La cosa empezó cuando Juan Ignacio Panizo llegó a su nuevo puesto de trabajo, en julio de este año, y decidió hacer un inventario de todo lo que contenía el archivo del que se iba a responsabilizar. En medio de esa ardua tarea (son miles de documentos) encontró una pequeña arca de madera que tenía pinta de ser antigua. Al abrirla se tropezó con un montón de objetos inconexos: unas gafas de sol, dos carteras de cuero, un cenicero de cobre, una cruz, varios sobres... No tardaría en descubrir que las piezas pertenecían a Hartzenbusch, y que habían permanecido olvidadas desde el 30 de noviembre de 1911.
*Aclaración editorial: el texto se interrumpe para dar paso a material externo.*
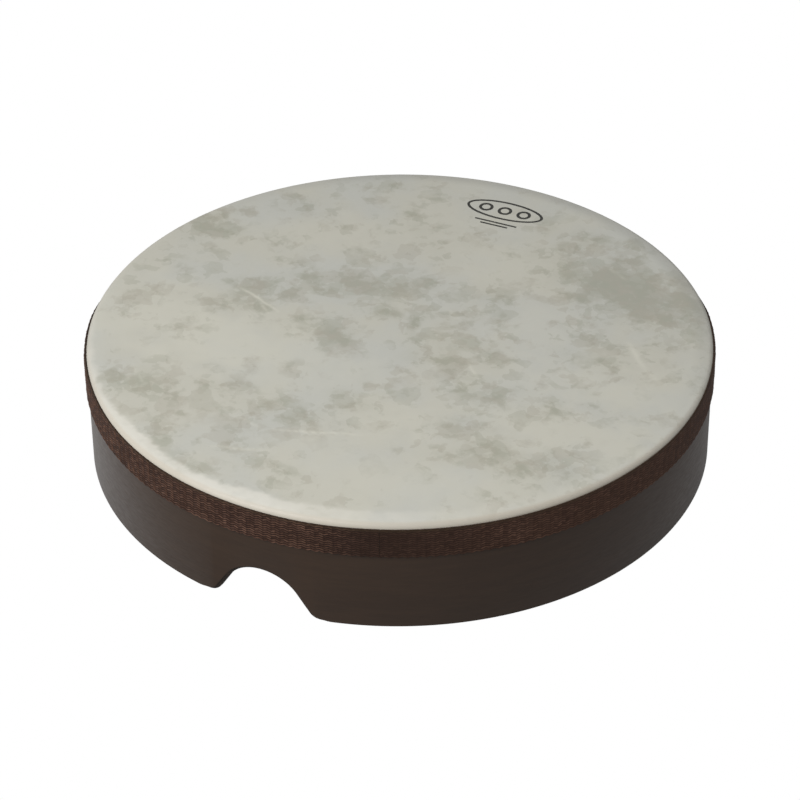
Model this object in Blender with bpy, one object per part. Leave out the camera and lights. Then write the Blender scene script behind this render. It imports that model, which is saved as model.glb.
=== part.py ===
"""A fixed-head hand frame drum of the 12 inch class, in metres, +Z up.

The drum stands on the open rim of its shell. The origin is the centre of that rim, the head is the
top plane, and the finger notch opens through the rim at -Y.

From the inside out: a moulded wood-fibre shell between a thin inner lining and an outer covering, a
bead of glue on its rounded bearing edge, the film head with its formed collar and skirt, and a woven
tape that binds the skirt. Neighbouring pieces keep a small gap, which stands for their glue line.
"""

from math import cos, pi, radians, sin, tan

import bmesh
import bpy

# Driving dimensions
SHELL_RADIUS = 0.1524  # outer face of the covering: a 12 inch shell
DEPTH = 0.060  # open rim to playing face
GLUE_LINE = 0.0003  # gap that neighbouring pieces keep

COVERING = 0.0005  # wall of the outer covering
SHELL_WALL = 0.0048  # wall of the moulded fibre shell
LINING = 0.0005  # wall of the inner lining
RIM_SETBACK = 0.0008  # the covering and the lining stop this far above the open rim
RIM_CHAMFER = 0.0007
COVERING_DROP = 0.0014  # from the shoulder's centre down to the covering's upper edge
LINING_DROP = 0.0006  # from the shell's top down to the lining's upper edge

FILM = 0.00025  # the head's laminated film
SHOULDER_RADIUS = 0.0031  # outer radius of the film where it turns over the bearing edge
SKIRT_LENGTH = 0.0130  # straight part of the skirt, all of it behind the tape

TAPE_WIDTH = 0.0158
TAPE_THICKNESS = 0.0007
TAPE_DROP = 0.0032  # playing face to the tape's upper edge

GLUE_THICKNESS = 0.0005
GLUE_LAP = 0.0008  # how far the bead is squeezed in past the lining

NOTCH_HEIGHT = 0.0220
NOTCH_CROWN_RADIUS = 0.0207
NOTCH_FLANK = radians(57)  # slope of the straight flanks
NOTCH_FOOT_RADIUS = 0.0069
NOTCH_OVERCUT = 0.004  # how far the cutter passes the faces it cuts

# Seams, as directions round the axis from +X
TAPE_SEAM = radians(-68.5)
COVERING_SEAM = radians(90)
LINING_SEAM = radians(78)
SEAM_GAP = 0.0004

TURN_STEPS = 96
SHOULDER_STEPS = 4
CROWN_STEPS = 12
FOOT_STEPS = 5
SHARP_ANGLE = radians(35)
WELD_DISTANCE = 1e-6

# Radii and heights that follow from them
COVERING_INNER = SHELL_RADIUS - COVERING
CORE_OUTER = COVERING_INNER - GLUE_LINE
CORE_INNER = CORE_OUTER - SHELL_WALL
LINING_OUTER = CORE_INNER - GLUE_LINE
LINING_INNER = LINING_OUTER - LINING
SKIRT_INNER = SHELL_RADIUS + GLUE_LINE
SKIRT_OUTER = SKIRT_INNER + FILM
TAPE_INNER = SKIRT_OUTER + GLUE_LINE
SHOULDER_CENTRE = SKIRT_OUTER - SHOULDER_RADIUS
SHOULDER_HEIGHT = DEPTH - SHOULDER_RADIUS
CORE_SHOULDER = CORE_OUTER - SHOULDER_CENTRE
CORE_TOP = SHOULDER_HEIGHT + CORE_SHOULDER


def clear_scene():
    for item in list(bpy.data.objects):
        bpy.data.objects.remove(item, do_unlink=True)


def material(name, colour, roughness, coat=0.0):
    made = bpy.data.materials.new(name)
    made.use_nodes = True
    made.diffuse_color = (*colour, 1.0)
    shader = made.node_tree.nodes["Principled BSDF"]
    shader.inputs["Base Color"].default_value = (*colour, 1.0)
    shader.inputs["Roughness"].default_value = roughness
    shader.inputs["Metallic"].default_value = 0.0
    shader.inputs["Coat Weight"].default_value = coat
    return made


def add_object(name, shape, finish):
    """A shaded, linked object from a finished bmesh, which is freed."""
    mesh = bpy.data.meshes.new(name)
    shape.to_mesh(mesh)
    shape.free()
    mesh.shade_smooth()
    mesh.set_sharp_from_angle(angle=SHARP_ANGLE)
    mesh.materials.append(finish)
    made = bpy.data.objects.new(name, mesh)
    bpy.context.scene.collection.objects.link(made)
    return made


def turned(profile, seam=None):
    """Spins a (radius, height) outline round Z. An outline that starts on the axis ends on it too, and
    any other is closed. With a seam direction the piece is a strip, whose ends face each other there
    across SEAM_GAP; with none it is a whole ring."""
    gap = 0.0 if seam is None else SEAM_GAP / SHELL_RADIUS
    start = gap / 2 + (seam or 0.0)
    shape = bmesh.new()
    aim = (cos(start), sin(start))
    outline = [shape.verts.new((radius * aim[0], radius * aim[1], height)) for radius, height in profile]
    following = outline[1:] if profile[0][0] == 0.0 else outline[1:] + outline[:1]
    edges = [shape.edges.new(pair) for pair in zip(outline, following)]
    bmesh.ops.spin(
        shape,
        geom=outline + edges,
        cent=(0, 0, 0),
        axis=(0, 0, 1),
        angle=2 * pi - gap,
        steps=TURN_STEPS,
        use_merge=seam is None,
    )
    bmesh.ops.remove_doubles(shape, verts=shape.verts, dist=WELD_DISTANCE)
    if seam is not None:
        open_edges = [edge for edge in shape.edges if edge.is_boundary]
        bmesh.ops.holes_fill(shape, edges=open_edges, sides=0)
    bmesh.ops.recalc_face_normals(shape, faces=shape.faces)
    return shape


def shoulder(radius):
    """(radius, height) points of a quarter circle over the bearing edge, from the wall to the top."""
    points = []
    for step in range(SHOULDER_STEPS + 1):
        angle = pi / 2 * step / SHOULDER_STEPS
        points.append((SHOULDER_CENTRE + radius * cos(angle), SHOULDER_HEIGHT + radius * sin(angle)))
    return points


def notch_outline():
    """(sideways, height) points of the finger notch: a round crown, straight flanks and rounded feet.
    Each foot stops one step short of level, so that it ends in a small step and not a feather edge."""
    crown_centre = NOTCH_HEIGHT - NOTCH_CROWN_RADIUS
    flank_top = NOTCH_CROWN_RADIUS * sin(NOTCH_FLANK)
    flank_top_height = crown_centre + NOTCH_CROWN_RADIUS * cos(NOTCH_FLANK)
    corner = flank_top + flank_top_height / tan(NOTCH_FLANK)
    foot = corner + NOTCH_FOOT_RADIUS * tan(NOTCH_FLANK / 2)
    right = []
    for step in range(CROWN_STEPS + 1):
        angle = NOTCH_FLANK * step / CROWN_STEPS
        right.append((NOTCH_CROWN_RADIUS * sin(angle), crown_centre + NOTCH_CROWN_RADIUS * cos(angle)))
    for step in range(FOOT_STEPS):
        angle = NOTCH_FLANK * (1 - step / FOOT_STEPS)
        right.append((foot - NOTCH_FOOT_RADIUS * sin(angle), NOTCH_FOOT_RADIUS * (1 - cos(angle))))
    right.append((right[-1][0], -NOTCH_OVERCUT))
    left = [(-side, height) for side, height in reversed(right[1:])]
    return left + right


def notch_cutter():
    """The notch's void: its outline laid on a cylinder outside the shell and on one inside it, joined
    along radii, so that the cut faces are square to the wall."""
    outline = notch_outline()
    shape = bmesh.new()
    loops = []
    for radius in (SHELL_RADIUS + NOTCH_OVERCUT, LINING_INNER - NOTCH_OVERCUT):
        ring = []
        for side, height in outline:
            angle = side / SHELL_RADIUS
            ring.append(shape.verts.new((radius * sin(angle), -radius * cos(angle), height)))
        loops.append([shape.edges.new(pair) for pair in zip(ring, ring[1:] + ring[:1])])
    bmesh.ops.bridge_loops(shape, edges=loops[0] + loops[1])
    for loop in loops:
        bmesh.ops.triangle_fill(shape, use_beauty=True, edges=loop)
    bmesh.ops.recalc_face_normals(shape, faces=shape.faces)
    cutter = add_object("notch_cutter", shape, material("cutter", (0.8, 0.1, 0.1), 0.5))
    cutter.hide_render = True
    cutter.display_type = "WIRE"
    return cutter


def cut_notch(piece, cutter):
    cut = piece.modifiers.new("finger notch", "BOOLEAN")
    cut.operation = "DIFFERENCE"
    cut.solver = "EXACT"
    cut.object = cutter


def build_shell(cutter):
    """The load-bearing hoop: chamfered at the open rim, rounded at the bearing edge."""
    profile = [
        (CORE_INNER, RIM_CHAMFER),
        (CORE_INNER + RIM_CHAMFER, 0.0),
        (CORE_OUTER - RIM_CHAMFER, 0.0),
        (CORE_OUTER, RIM_CHAMFER),
        *shoulder(CORE_SHOULDER),
        (CORE_INNER, CORE_TOP),
    ]
    fibre = material("shell_fibre", (0.055, 0.032, 0.022), 0.6)
    cut_notch(add_object("shell", turned(profile), fibre), cutter)


def band(inner, outer, bottom, top):
    """The outline of a plain flat-edged band."""
    return [(inner, bottom), (outer, bottom), (outer, top), (inner, top)]


def build_outer_covering(cutter):
    profile = band(COVERING_INNER, SHELL_RADIUS, RIM_SETBACK, SHOULDER_HEIGHT - COVERING_DROP)
    satin = material("satin_covering", (0.045, 0.029, 0.023), 0.38, coat=0.15)
    cut_notch(add_object("outer_covering", turned(profile, COVERING_SEAM), satin), cutter)


def build_inner_lining(cutter):
    profile = band(LINING_INNER, LINING_OUTER, RIM_SETBACK, CORE_TOP - LINING_DROP)
    paper = material("lining_paper", (0.060, 0.038, 0.027), 0.75)
    cut_notch(add_object("inner_lining", turned(profile, LINING_SEAM), paper), cutter)


def build_bearing_edge_glue():
    """The bead between the film and the bearing edge, squeezed in a little past the lining."""
    under_radius = CORE_SHOULDER + GLUE_LINE
    over_radius = under_radius + GLUE_THICKNESS
    lap = LINING_INNER - GLUE_LAP
    profile = [
        *shoulder(over_radius),
        (lap, SHOULDER_HEIGHT + over_radius),
        (lap, SHOULDER_HEIGHT + under_radius),
        *reversed(shoulder(under_radius)),
    ]
    glue = material("white_glue", (0.75, 0.73, 0.66), 0.45)
    add_object("bearing_edge_glue", turned(profile), glue)


def build_drumhead():
    """The film: playing face, shoulder over the bearing edge, and a straight skirt down the shell."""
    skirt_bottom = SHOULDER_HEIGHT - SKIRT_LENGTH
    profile = [
        (0.0, DEPTH),
        *reversed(shoulder(SHOULDER_RADIUS)),
        (SKIRT_OUTER, skirt_bottom),
        (SKIRT_INNER, skirt_bottom),
        *shoulder(SHOULDER_RADIUS - FILM),
        (0.0, DEPTH - FILM),
    ]
    film = material("drumhead_film", (0.50, 0.49, 0.42), 0.42)
    add_object("drumhead", turned(profile), film)


def build_binding_tape():
    top = DEPTH - TAPE_DROP
    profile = band(TAPE_INNER, TAPE_INNER + TAPE_THICKNESS, top - TAPE_WIDTH, top)
    woven = material("woven_tape", (0.050, 0.024, 0.016), 0.85)
    add_object("binding_tape", turned(profile, TAPE_SEAM), woven)


def main():
    clear_scene()
    cutter = notch_cutter()
    build_shell(cutter)
    build_outer_covering(cutter)
    build_inner_lining(cutter)
    build_bearing_edge_glue()
    build_drumhead()
    build_binding_tape()


main()
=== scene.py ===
"""Looks for a fixed-head hand frame drum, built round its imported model, in metres.

The film head is one shaped skin with a mottled skin look, the binding tape is a woven strip with its
threads in relief, and the shell is a moulded core between a satin covering and a paper lining. Angles
round the drum are measured from the finger notch, at -Y, towards +X.
"""

from math import cos, pi, radians, sin, tan

import bpy
import numpy as np
from mathutils import Matrix, Vector


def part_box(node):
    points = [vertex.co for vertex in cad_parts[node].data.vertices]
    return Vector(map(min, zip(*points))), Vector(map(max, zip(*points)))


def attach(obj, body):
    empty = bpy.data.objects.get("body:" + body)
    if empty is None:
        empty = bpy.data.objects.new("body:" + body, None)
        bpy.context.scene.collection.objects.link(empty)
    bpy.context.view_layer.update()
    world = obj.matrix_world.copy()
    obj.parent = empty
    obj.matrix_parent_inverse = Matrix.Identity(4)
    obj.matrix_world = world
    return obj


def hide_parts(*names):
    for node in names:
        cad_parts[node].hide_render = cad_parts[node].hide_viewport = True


MM = 0.001

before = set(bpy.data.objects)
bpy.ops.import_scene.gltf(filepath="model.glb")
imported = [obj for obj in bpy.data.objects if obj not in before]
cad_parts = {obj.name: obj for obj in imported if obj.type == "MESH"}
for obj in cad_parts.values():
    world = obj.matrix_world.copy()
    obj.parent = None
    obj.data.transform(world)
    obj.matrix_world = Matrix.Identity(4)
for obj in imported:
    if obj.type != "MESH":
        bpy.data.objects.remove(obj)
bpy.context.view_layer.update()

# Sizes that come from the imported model
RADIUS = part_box("outer_covering")[1][0]
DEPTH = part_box("drumhead")[1][2]
SKIRT_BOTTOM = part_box("drumhead")[0][2]
TAPE_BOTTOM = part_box("binding_tape")[0][2]
TAPE_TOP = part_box("binding_tape")[1][2]
CORE_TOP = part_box("shell")[1][2]
COVERING_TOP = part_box("outer_covering")[1][2]
LINING_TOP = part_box("inner_lining")[1][2]
LINING_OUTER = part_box("inner_lining")[1][0]

# The notch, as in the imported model
NOTCH_HEIGHT = 22.0 * MM
NOTCH_CROWN_RADIUS = 20.7 * MM
NOTCH_FLANK = radians(57)
NOTCH_FOOT_RADIUS = 6.9 * MM

# Walls, and the small gaps that keep touching pieces apart
SKIN = 0.5 * MM
CLEARANCE = 0.02 * MM
CORE_INNER = LINING_OUTER + CLEARANCE
CORE_OUTER = RADIUS - SKIN - CLEARANCE
LINING_INNER = LINING_OUTER - SKIN
WRAP_SEAM_GAP = 0.25 * MM

# The film and its collar, and the rings of points that its face is made of
FILM = 0.25 * MM
FILM_OUTER = RADIUS + 0.08 * MM + FILM
SHOULDER_RADIUS = 3.0 * MM
COLLAR_START = 141.5 * MM
COLLAR_DROP = 0.42 * MM
SHOULDER_CENTRE = FILM_OUTER - SHOULDER_RADIUS
SHOULDER_HEIGHT = DEPTH - COLLAR_DROP - SHOULDER_RADIUS
TURNS = 720
FACE_RINGS = 92
FACE_RING_STEP = 1.5 * MM
COLLAR_RINGS = 14
COLLAR_RINGS_START = 139.2 * MM

# The face's faint unevenness, which dies out between two radii
WAVE_DEPTH = 0.03 * MM
LONG_WAVE = 34 * MM
SHORT_WAVE = 15 * MM
WAVES_END = (135 * MM, 146 * MM)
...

El cenicero de cobre de Hartzenbusch Isabel Permuy

«Era una caja más. Y pasó lo típico: se quedó ahí, se quedó ahí y se le perdió la pista», relata Panizo a ABC. Movido por la curiosidad siguió indagando. Estaba ante una donación del hijo del escritor romántico, Eugenio Hartzenbusch e Hiriart (también conocido como Maxiriarth), con las reliquias de su padre. Él la mandó a la BNE y de ahí pasó al Museo Arqueológico, donde no apreciaron su valor. «A principios del XX aquel material no era antiguo, no interesaba», explica el archivero. Así que volvió a la Biblioteca, se registró y no se volvió a saber nada más de ella, salvo un paso fugaz por la sede de Alcalá. Hasta ahora.
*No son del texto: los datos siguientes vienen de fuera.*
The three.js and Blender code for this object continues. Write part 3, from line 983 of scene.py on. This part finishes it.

Vistos con los ojos del presente esos cachivaches son de gran interés, y no solo porque pertenecieran a una de las grandes plumas del XIX. Está el paño que cubrió el rostro del cadáver de Hartzenbusch y la llave de la «caja» donde se «encerró» su cuerpo, según reza el papel que la envuelve. Tienen algo de fúnebres, sí, pero el vástago debía sentir un apego sentimental hacia estas cosas: eran los últimos restos palpables de su padre (si no contemplamos la exhumación como posibilidad, claro). No era tan extraño entonces. Y menos viniendo de un descendiente del romanticismo .

Las gafas de sol decimonónicas de Hartzenbusch Isabel Permuy

Según el inventario realizado en 1911, faltan bastantes elementos en este conjunto. Por ejemplo, una estilográfica de plata, un tintero de cristal, una brújula o una licencia de armas expedida por el marqués de la Vega de Armijo, gobernador de Madrid en aquella época. Afortunadamente no se llevaron las gafas de sol, de apariencia frágil pero bien conservadas, y que son anteriores a la distribución seriada de este producto. «En España no se comercializaron regularmente hasta 1920, y estas son decimonónicas», subraya el descubridor.

Los objetos, ya restaurados, pasarán a formar parte de la colección del museo de la BNE, donde ya se exponía la corona de Hartzenbusch , distinción que recibían los más eminentes literatos del XIX. Allí se mostrarán como un pedazo de historia íntima y cotidiana, para imaginar ciertos detalles del pasado. El cenicero, por ejemplo, nos remite a momentos pretéritos en los que, suponemos, no había problemas para encenderse un puro en la casa de los grandes manuscritos. Y los paños que cubrían las esculturas de la iglesia de Valparaíso de Abajo evidencian, con el resto del tesoro, que esta ilustre familia no tenían problemas de almacenaje. Quizá porque tenían a quien dejarle los trastos.